The modern sales tax engagement is a partnership. The practitioner sets the strategy. The practitioner validates the inputs. The practitioner interprets the outputs. The practitioner represents the client before the state. The technology executes at scale. Firms that treat the software as the answer will be surprised by the audit. Firms that use the software as leverage for professional judgment will win.
The revenue picture
Sales tax is a central piece of state finance. The U.S. Census Bureau’s
Sales and gross receipts taxes remain the largest state tax category. Income taxes remain material. Property taxes remain a principal local government tax.
The numbers should be read against the income tax trend.
Wayfair set the rules
The Supreme Court changed the sales tax world in South Dakota v. Wayfair in 2018. The Court rejected the physical-presence rule. A state may require an out-of-state seller to collect sales tax if the constitutional nexus standard is met, even without physical presence.
Before Wayfair, many small sellers treated sales tax as a home-state issue. That assumption is dangerous today. Economic nexus creates filing duties based on sales volume or transaction counts. Marketplace facilitator laws reduce collection duties for marketplace sales. They do not eliminate the need for analysis. Many businesses sell through marketplaces and directly. Many have exempt sales, wholesale sales, taxable sales and mixed transactions.
Digital services are the next pressure point
States are expanding the tax base to match how commerce works. The activity in 2025 was significant and continues.
Maryland led the way. Under Chapter 604 of the 2025 Acts and Maryland Comptroller Technical Bulletin No. 56, effective July 1, 2025, Maryland applies a 3% sales and use tax to data services, information technology services, and system and application software publishing services described in specified NAICS sectors and subsectors. Efforts to repeal or carve back the law in the 2026 session failed.
Washington followed. Engrossed Substitute Senate Bill 5814, enacted in 2025, extended the state retail sales tax to certain information technology services. The Washington Department of Revenue has issued
Louisiana expanded its sales tax base to digital products effective Jan. 1, 2025, under Act 10 of the 2024 Third Extraordinary Session. Chicago increased its personal property lease transaction tax from 9% to 11% effective Jan. 1, 2025, and then to 15% effective Jan. 1, 2026. That tax reaches SaaS and similar digital offerings.
New York has pending legislation to tax digital advertising gross revenues. Other states are considering similar measures.
Separately, Maryland’s earlier digital advertising gross revenues tax remains subject to litigation. That case is distinct from the 2025 data and IT services sales tax.
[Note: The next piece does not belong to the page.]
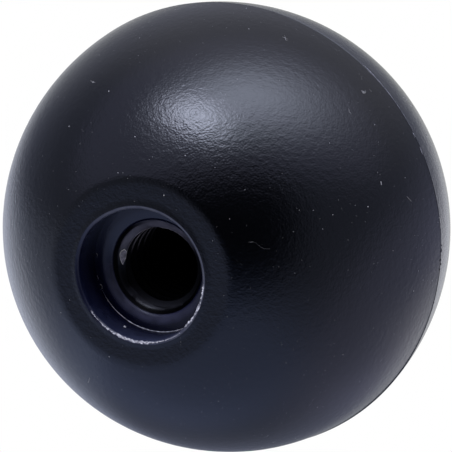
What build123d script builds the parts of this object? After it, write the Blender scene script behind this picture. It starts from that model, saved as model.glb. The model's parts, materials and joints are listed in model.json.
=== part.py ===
from build123d import *
import math
import os

# Lever knob: a ball moulded in one piece, in two mould halves that meet at its equator.
# Millimetres. The knob stands on the flat round its mouth: the origin is the centre of that
# flat, and +Z runs up the bore's axis, through the middle of the ball to its crown.

# The ball
ball_diameter = 40.0        # each half is part of a ball of this size
parting_rise = 0.4          # how far the ridge where the halves meet stands proud of the ball
belt_latitude = 27.0        # degrees from the ridge, where the flatter belt leaves the ball

# The mouth flat
flat_diameter = 16.2        # where the flat would cut the ball, before its edge is softened
flat_edge_radius = 2.0      # soft edge between the flat and the ball

# The counterbore that clears the lever's collar
counterbore_diameter = 11.7
counterbore_depth = 3.3     # down its wall, from the flat
shoulder_slope = 5.0        # degrees, the shoulder falls towards the thread

# The moulded thread, M8 coarse, whose bore is made here at the minor diameter
thread_diameter = 8.0
thread_pitch = 1.25
thread_length = 17.0
thread_angle = 60.0         # degrees, between a thread's two flanks
countersink_margin = 0.25   # how far the countersink reaches past the thread, all round
countersink_angle = 60.0    # degrees, included
countersink_depth = 0.6     # from the shoulder to the first flank of the thread
floor_chamfer = 0.6         # round the blind end of the bore

# A metric internal thread is 5/8 of its sharp triangle deep
thread_depth = 5 / 8 * math.sqrt(3) / 2 * thread_pitch

ball_radius = ball_diameter / 2
parting_radius = ball_radius + parting_rise
flat_radius = flat_diameter / 2
counterbore_radius = counterbore_diameter / 2
countersink_radius = thread_diameter / 2 + countersink_margin
bore_radius = thread_diameter / 2 - thread_depth

# The ball's centre stands above the flat by the height of the cap that the flat cuts off
centre_height = math.sqrt(ball_radius**2 - flat_radius**2)
crown_height = centre_height + ball_radius

# Each half's belt is an arc that is tangent to the ball at belt_latitude and passes through the
# ridge, so its centre lies on the far side of the ball's centre, belt_offset away from it
belt_angle = math.radians(belt_latitude)
belt_reach = ball_radius - parting_radius * math.cos(belt_angle)
belt_offset = (parting_radius**2 - ball_radius**2) / (2 * belt_reach)
belt_radius = ball_radius + belt_offset

# Heights down the bore, above the flat. The countersink ends at the first flank of the thread,
# which is made here as a face that leads in to the bore all round.
shoulder_fall = (counterbore_radius - countersink_radius) * math.tan(math.radians(shoulder_slope))
countersink_top = counterbore_depth + shoulder_fall
flank_top = countersink_top + countersink_depth
flank_radius = countersink_radius - countersink_depth * math.tan(math.radians(countersink_angle / 2))
thread_start = flank_top + (flank_radius - bore_radius) * math.tan(math.radians(thread_angle / 2))
bore_floor = thread_start + thread_length + floor_chamfer


def on_ball(latitude):
    """Point of the ball's outline at a latitude, in radians above its equator."""
    return (ball_radius * math.cos(latitude), centre_height + ball_radius * math.sin(latitude))


def on_belt(side, share):
    """Point of the belt arc on one side of the ridge, from the ridge (0) to the ball (1)."""
    belt_centre = (
        -belt_offset * math.cos(belt_angle),
        -side * belt_offset * math.sin(belt_angle),
    )
    ridge_angle = math.asin(-belt_centre[1] / belt_radius)
    angle = ridge_angle + share * (side * belt_angle - ridge_angle)
    return (
        belt_centre[0] + belt_radius * math.cos(angle),
        centre_height + belt_centre[1] + belt_radius * math.sin(angle),
    )


def ball_outline():
    """Half outline of the ball: mouth flat, lower half, ridge, upper half and axis."""
    flat_latitude = -math.asin(centre_height / ball_radius)
    flat_edge = (flat_radius, 0)
    ridge = (parting_radius, centre_height)
    crown = (0, crown_height)
    with BuildSketch(Plane.XZ) as outline:
        with BuildLine():
            Line((0, 0), flat_edge)
            ThreePointArc(flat_edge, on_ball((flat_latitude - belt_angle) / 2), on_ball(-belt_angle))
            ThreePointArc(on_ball(-belt_angle), on_belt(-1, 0.5), ridge)
            ThreePointArc(ridge, on_belt(1, 0.5), on_ball(belt_angle))
            ThreePointArc(on_ball(belt_angle), on_ball((math.pi / 2 + belt_angle) / 2), crown)
            Line(crown, (0, 0))
        make_face()
    return outline.sketch


def bore_outline():
    """Half outline of the hole: counterbore, shoulder, countersink, first flank and blind bore."""
    with BuildSketch(Plane.XZ) as outline:
        with BuildLine():
            Polyline(
                (0, 0),
                (counterbore_radius, 0),
                (counterbore_radius, counterbore_depth),
                (countersink_radius, countersink_top),
                (flank_radius, flank_top),
                (bore_radius, thread_start),
                (bore_radius, bore_floor - floor_chamfer),
                (bore_radius - floor_chamfer, bore_floor),
                (0, bore_floor),
                (0, 0),
            )
        make_face()
    return outline.sketch


def build_knob():
    """The moulded knob as one solid of revolution."""
    with BuildPart() as knob:
        revolve(ball_outline(), axis=Axis.Z)
        flat_rim = knob.edges().filter_by(GeomType.CIRCLE).sort_by(Axis.Z)[0]
        fillet(flat_rim, flat_edge_radius)
        revolve(bore_outline(), axis=Axis.Z, mode=Mode.SUBTRACT)
    return knob.part


os.makedirs("parts", exist_ok=True)
ball_knob = build_knob()
ball_knob.label = "ball_knob"
export_step(ball_knob, "parts/ball_knob.step")
print(f"crown {crown_height:.2f} mm above the flat, centre {centre_height:.2f} mm")
print(f"belt arc radius {belt_radius:.2f} mm, ridge {2 * parting_radius:.2f} mm across")
print(f"thread from {thread_start:.2f} to {thread_start + thread_length:.2f} mm, floor at {bore_floor:.2f} mm")
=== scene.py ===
import json
from math import asin, atan2, ceil, cos, pi, radians, sin, sqrt, tan
import bmesh
import bpy
from mathutils import Matrix, Vector
from mathutils.bvhtree import BVHTree


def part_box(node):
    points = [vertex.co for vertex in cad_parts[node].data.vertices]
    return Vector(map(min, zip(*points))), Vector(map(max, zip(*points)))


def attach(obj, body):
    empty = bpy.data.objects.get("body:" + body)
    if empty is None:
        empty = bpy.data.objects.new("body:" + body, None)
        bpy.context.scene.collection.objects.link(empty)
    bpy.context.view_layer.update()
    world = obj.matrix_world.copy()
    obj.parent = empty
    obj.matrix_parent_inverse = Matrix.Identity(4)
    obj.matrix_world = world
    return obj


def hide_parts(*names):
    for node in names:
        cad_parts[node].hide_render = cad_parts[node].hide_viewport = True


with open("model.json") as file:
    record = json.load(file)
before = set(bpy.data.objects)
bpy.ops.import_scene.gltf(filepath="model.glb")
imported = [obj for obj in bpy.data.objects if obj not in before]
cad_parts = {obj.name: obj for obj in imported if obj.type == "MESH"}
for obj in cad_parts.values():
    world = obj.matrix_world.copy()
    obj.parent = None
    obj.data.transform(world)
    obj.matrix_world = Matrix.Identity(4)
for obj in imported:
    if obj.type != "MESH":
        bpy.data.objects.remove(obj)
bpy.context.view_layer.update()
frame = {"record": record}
scene = bpy.context.scene
scene.view_settings.view_transform = "Standard"

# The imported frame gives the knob's driving sizes, in metres
mounts = {mount["name"]: mount for mount in frame["record"]["mounts"]}
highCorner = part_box("ball_knob")[1]
ridgeRadius = highCorner.x
crownHeight = highCorner.z
millimetre = 0.001
pictureSize = 452  # the photograph's width and height, in pixels


def mountSizes(name):
    # a bore's radius and length
    return [mounts[name]["dims"][key] * millimetre for key in ("r_mm", "length_mm")]


def placed(name, data):
    # a new object in the scene
    made = bpy.data.objects.new(name, data)
    scene.collection.objects.link(made)
    return made


def newMaterial(name):
    material = bpy.data.materials.new(name)
    material.use_nodes = True
    tree = material.node_tree
    return material, tree, tree.nodes["Principled BSDF"]


# Nodes of any tree, and arithmetic with them

def putNode(tree, kind, inputs=None, output=0, **settings):
    # gives one output of the new node, or all of them where output is None
    made = tree.nodes.new(kind)
    for key, value in settings.items():
        setattr(made, key, value)
    for key, value in (inputs or {}).items():
        if isinstance(value, bpy.types.NodeSocket):
            tree.links.new(value, made.inputs[key])
        else:
            made.inputs[key].default_value = value
    return made.outputs if output is None else made.outputs[output]


def linkNode(kind, inputs, output=0, **settings):
    # a new node in the tree that its inputs come from
    tree = next(value.id_data for value in inputs.values() if isinstance(value, bpy.types.NodeSocket))
    return putNode(tree, kind, inputs, output, **settings)


def calc(operation, *terms):
    return linkNode("ShaderNodeMath", dict(enumerate(terms)), operation=operation)


def plus(first, second):
    return calc("ADD", first, second)


def minus(first, second):
    return calc("SUBTRACT", first, second)


def times(product, *factors):
    for factor in factors:
        product = calc("MULTIPLY", product, factor)
    return product


def vectorCalc(operation, *terms):
    output = "Value" if operation == "DOT_PRODUCT" else "Vector"
    return linkNode("ShaderNodeVectorMath", dict(enumerate(terms)), output, operation=operation)


def scaled(vector, factor):
    return linkNode("ShaderNodeVectorMath", {0: vector, 3: factor}, operation="SCALE")


def splitXyz(vector):
    return linkNode("ShaderNodeSeparateXYZ", {"Vector": vector}, None)


def joinXyz(x, y, z):
    return linkNode("ShaderNodeCombineXYZ", {"X": x, "Y": y, "Z": z})


def mixed(factor, first, second):
    # mixes colours or plain numbers, as the first one is
    isColour = isinstance(first, tuple) or getattr(first, "type", "") in ("RGBA", "VECTOR")
    kind, start, output = ("RGBA", 6, 2) if isColour else ("FLOAT", 2, 0)
    inputs = {0: factor, start: first, start + 1: second}
    return linkNode("ShaderNodeMix", inputs, output, data_type=kind)


def ranged(value, fromMin, fromMax, toMin=0.0, toMax=1.0):
    inputs = {"Value": value, "From Min": fromMin, "From Max": fromMax, "To Min": toMin, "To Max": toMax}
    return linkNode("ShaderNodeMapRange", inputs, interpolation_type="SMOOTHSTEP")


def noiseOf(place, size, detail=1.0):
    return linkNode("ShaderNodeTexNoise", {"Vector": place, "Scale": 1 / size, "Detail": detail})


# Geometry Nodes: a tree's start and end, and what lies between

def newTree(name, floats, integers=(), vectors=()):
    tree = bpy.data.node_groups.new(name, "GeometryNodeTree")
    tree.interface.new_socket("Geometry", in_out="OUTPUT", socket_type="NodeSocketGeometry")
    for kind, names in (
        ("Geometry", ("Shape",)), ("Float", floats), ("Int", integers), ("Vector", vectors),
        ("Material", ("Material",)),
    ):
        for socket in names:
            tree.interface.new_socket(socket, in_out="INPUT", socket_type="NodeSocket" + kind)
    return tree, putNode(tree, "NodeGroupInput", output=None)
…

The direction is clear. The rules are state-specific. The advisor’s job is to ask what the client sells, how it is delivered, where the customer is located, and how each state classifies the transaction.
Small business clients buy and sell software, hosting, cloud storage, data processing, web services, digital subscriptions, online tools and IT support. Many owners still treat those items as outside the sales tax system. That view is no longer safe.
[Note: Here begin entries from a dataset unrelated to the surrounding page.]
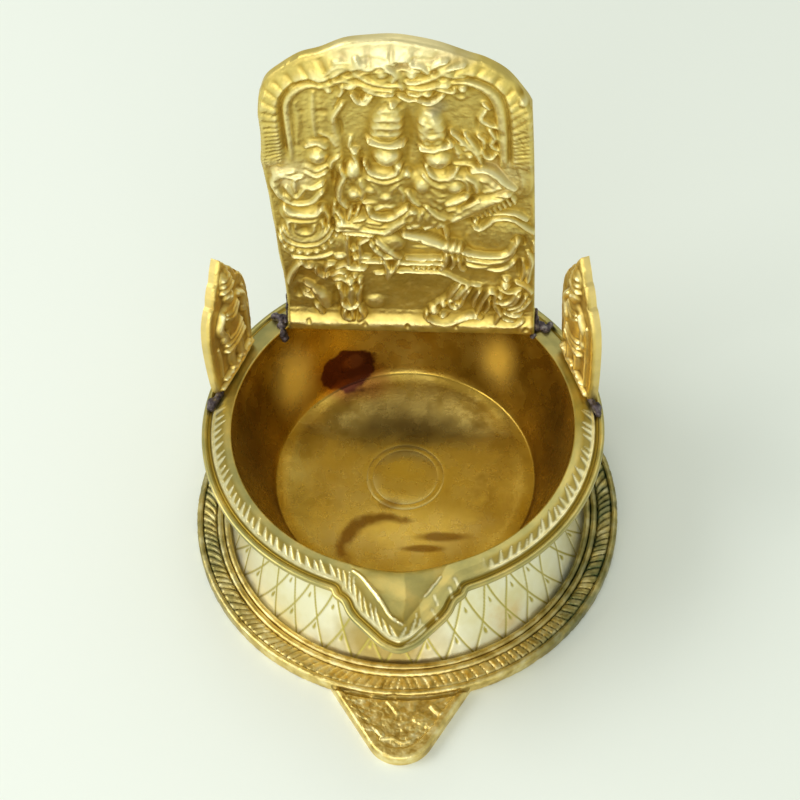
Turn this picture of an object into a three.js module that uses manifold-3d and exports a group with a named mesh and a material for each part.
// A brass oil lamp. A turned bowl with a spout stands on its own waisted skirt, which is seated on a cast
// foot plate with a tongue and held from below by a stud, a washer and a nut. A back plate and two side
// plaques with reliefs are soldered to the bowl's rim. Sizes are millimetres and +Z is up. The origin is
// the middle of the footprint, on the table. The spout points to -Y.
import * as THREE from "three";
import { mergeVertices } from "three/addons/utils/BufferGeometryUtils.js";
import Module from "manifold-3d";

const wasm = await Module();
wasm.setup();

// Clearances and resolution
const seatGap = 0.3; // between a soldered piece and what it stands on
const overrun = 3; // how far a cutting body passes the faces that it cuts
const roundSides = 64; // sides of the turned castings
const smallSides = 24; // sides of the stud and the washer
const skirtSteps = 6; // steps up the skirt, from its foot to the waist
const wallSteps = 4; // steps up the bowl's walls above the waist
const hollowSteps = 3; // steps down the skirt's inside
const splineSteps = 2; // steps between two points of a drawn outline
const arcSteps = 12; // steps of a drawn arc
const ballSides = 8; // sides and rings of a rounded mass of a relief
const ballRings = 5;

// Foot plate
const footRadius = 57.5;
const footThickness = 3.9;
const footEdge = 0.5; // chamfer of the outer edge
const footLipWidth = 1.7; // raised lip round the rib channel
const ribChannelWidth = 3.8; // sunk band that carries the ribs
const ribChannelDepth = 0.9;
const channelSlope = 0.3; // width of the channel's sloped sides
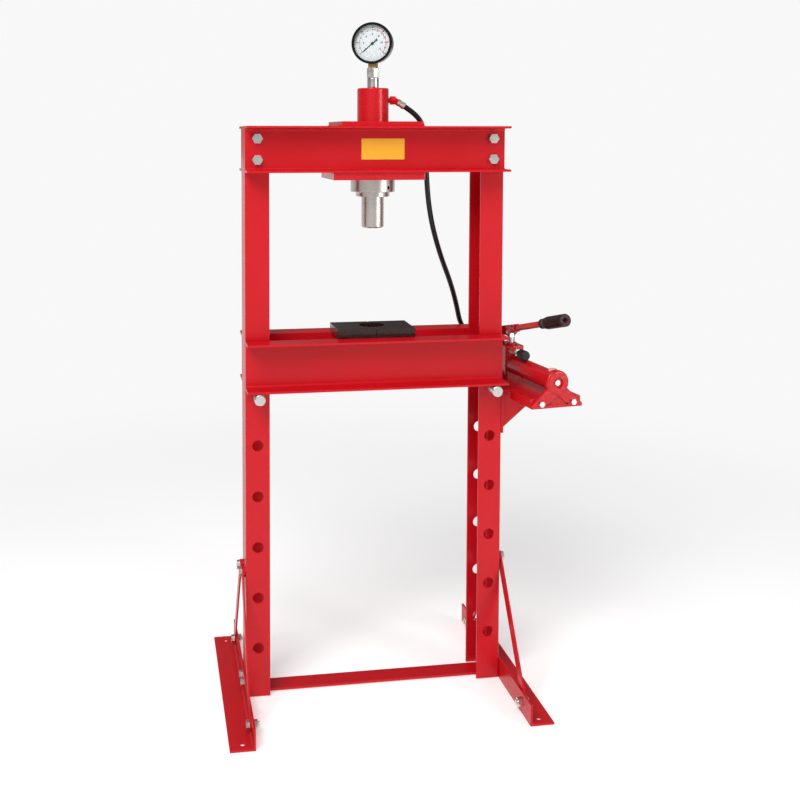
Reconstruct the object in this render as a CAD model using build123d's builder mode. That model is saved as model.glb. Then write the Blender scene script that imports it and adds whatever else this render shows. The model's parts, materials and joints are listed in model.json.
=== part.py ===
"""Floor-standing hydraulic shop press with a hand pump, a pressure gauge and a movable bed.

The frame is two channel posts between two pairs of channel beams. The hydraulic cylinder
hangs in the upper beams, and the bed rests on two pins that pass through the posts.

Axes: +X to the right seen from the front, +Y to the back, +Z up, in millimetres.
Origin: on the floor, under the middle of the ram.
"""
import os
from math import cos, radians, sin

from build123d import *

os.makedirs("parts", exist_ok=True)

# Frame
FRAME_WIDTH = 634.0
POST_DEPTH = 90.0
POST_FLANGE = 58.0
POST_WALL = 5.0
POST_ROOT_RADIUS = 6.0
POST_CORNER_RADIUS = 3.0
POST_FLOOR_GAP = 2.0
FRAME_HEIGHT = 1380.0

# Beams and bed
BEAM_HEIGHT = 109.0
BEAM_FLANGE = 54.0
BEAM_WALL = 5.5
BEAM_ROOT_RADIUS = 6.0
BEAM_TOE_RADIUS = 2.0
BED_HEIGHT = 116.0
BED_POST_GAP = 0.5
BED_SPACER_THICKNESS = 8.0
BED_SPACER_HEIGHT = 60.0
BED_SPACER_POST_GAP = 3.0

# Bed pins and their holes in the posts
PIN_DIAMETER = 26.0
PIN_HOLE_DIAMETER = 27.0
PIN_LENGTH = 208.0
PIN_CHAMFER = 1.5
PIN_HOLE_COUNT = 6
PIN_HOLE_PITCH = 124.0
LOWEST_PIN_HOLE = 121.0
PIN_HOLE_FROM_EDGE = 29.0
BED_PIN_GAP = 0.3

# Fasteners
BEAM_BOLT_DIAMETER = 14.0
BEAM_BOLT_FLATS = 22.0
BEAM_BOLT_HEAD = 8.5
BEAM_BOLT_PITCH = 50.0
BEAM_NUT_HEIGHT = 11.0
FOOT_BOLT_DIAMETER = 12.0
FOOT_BOLT_FLATS = 19.0
FOOT_BOLT_HEAD = 7.5
FOOT_NUT_HEIGHT = 10.0
BOLT_TAIL = 4.0
FOOT_BOLT_SPACING = 36.0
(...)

The failures are predictable
Small business sales tax failures are almost always basic.
The client registers only in its home state. The client ignores economic nexus thresholds. The client assumes marketplace collection covers all sales. The client treats digital goods as nontaxable because nothing is shipped. The client assumes services are never taxable. The client accepts exemption claims without valid certificates, or holds certificates that are expired, incomplete or issued to the wrong entity. The client never reviews consumer use tax on purchases. The client files returns that do not reconcile with books, marketplace reports or shopping cart reports.
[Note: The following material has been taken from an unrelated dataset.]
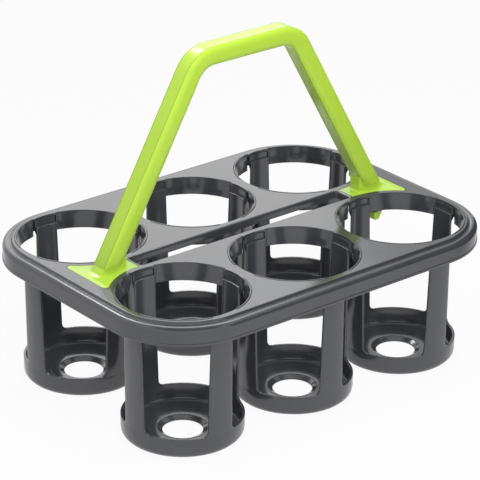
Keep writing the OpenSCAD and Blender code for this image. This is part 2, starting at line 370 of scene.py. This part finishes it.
def slab(outline, low, high, edge, steps=4):
    # A flat outline raised from low to high, both edges rounded: points move in along their normals
    ahead, behind = np.roll(outline, -1, 0), np.roll(outline, 1, 0)
    along = ahead - behind
    along /= np.linalg.norm(along, axis=1)[:, None]
    area = 0.5*np.sum(outline[:, 0]*ahead[:, 1] - ahead[:, 0]*outline[:, 1])
    inward = np.column_stack([-along[:, 1], along[:, 0]])*np.sign(area)
    a = np.linspace(0, 0.5*math.pi, steps)
    insets = np.concatenate([edge*(1 - np.sin(a)), edge*(1 - np.cos(a))])
    heights = np.concatenate([low + edge*(1 - np.cos(a)), high - edge + edge*np.sin(a)])
    grid = np.empty((len(insets), len(outline), 3))
    grid[..., :2] = outline + inward*insets[:, None, None]
    grid[..., 2] = heights[:, None]
    return grid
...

None of those mistakes is complex. All of them are expensive.
Sales tax audits punish bad process. Exposure is transaction-based. Documentation matters. Exemption support matters. Registration history matters. If the business should have collected tax from customers and did not, the business often owns the tax, interest and penalties. The customers may be gone. The records may be incomplete. Prevention is cheaper than defense.
What advisors should do now
In 2020, I set out a three-part structure for a sales and use tax practice: planning, compliance and audit support. That structure still holds. The 2025 and 2026 environment sharpens each piece, and modern technology makes each piece more executable at scale.
First, pull the client list. Flag every small business with out-of-state sales, marketplace sales, website sales, drop shipments, digital products, subscriptions, software, remote services or exempt customers.
Second, run a nexus review. Compare sales by state to economic nexus rules. Separate marketplace sales from direct sales. Identify registration gaps. Use the technology to scan the data. Use professional judgment to decide what to do about it.
Third, review taxability by jurisdiction. Classify products and services state by state. Pay close attention to digital goods, software, cloud services, data services and IT services.
Fourth, review exemptions. Confirm that exempt sales have valid, current certificates covering the right products and the right entity. AI-enabled certificate tools help, but the practitioner owns the conclusion.
Fifth, review use tax. Test purchases of software, equipment, supplies, services, promotional items and online tools where the vendor charged no tax.
Sixth, reconcile. Sales tax returns should tie to sales reports, marketplace reports, payment data and the general ledger. Differences should be explained before the state asks.
Sales and use tax is now a core small business advisory issue. It affects pricing, contracts, invoicing, cash flow, software selection, diligence, audits and successor liability. It belongs in every serious small business tax review. The technology is better than ever. That is precisely why skilled tax professionals are needed more than ever.